Dans tout ça, le tort du Mali est de n’avoir pas de réels moyens de se faire entendre. Coincé entre la croyance aveugle au bon voisinage, le désordre permanent au Nord, l’absence de répit économique, la continentalité du pays et la  nécessaire frivolité de sa politique extérieure, tous ses actes semblent à la fois, pour les Maliens et, en même temps, sources de satisfaction économique relative pour un temps et sources également de nouveaux mécontentements et de problèmes. C’est le cas du mari polygame, qui ne rit qu’avec la partie de la bouche tournée vers l’épouse avec laquelle il fait face.

 

 

La solution à ce syndrome, que les historiens s’emploieront certainement à qualifier un jour, est que les Maliens puissent être eux-mêmes un jour : frère et voisin de tous sans être l’obligé de quiconque.

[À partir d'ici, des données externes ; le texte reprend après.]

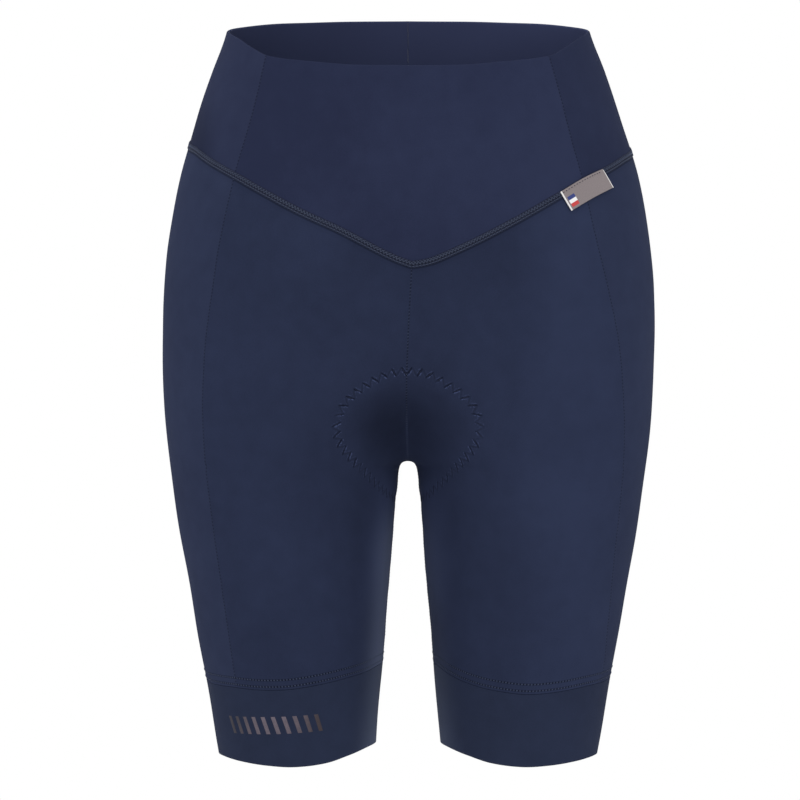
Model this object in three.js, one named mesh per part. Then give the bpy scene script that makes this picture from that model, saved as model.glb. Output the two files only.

Voilà un vrai challenge pour les hommes politiques prompts à s’engraisser de deniers publics sans pour autant savoir : comment mettre en valeur les propres richesses et la culture, comment tourner la jeunesse vers le travail et la patrie, comment reconquérir la souveraineté économique du Mali ?

 

 

Voilà un challenge digne du «Mali d’abord» et digne de ses politiques, majorité comme opposition, pour les nouvelles frontières qui s’ouvrent devant les Maliens et dont ils sont loin, et même très loin, d’être les décideurs souverains.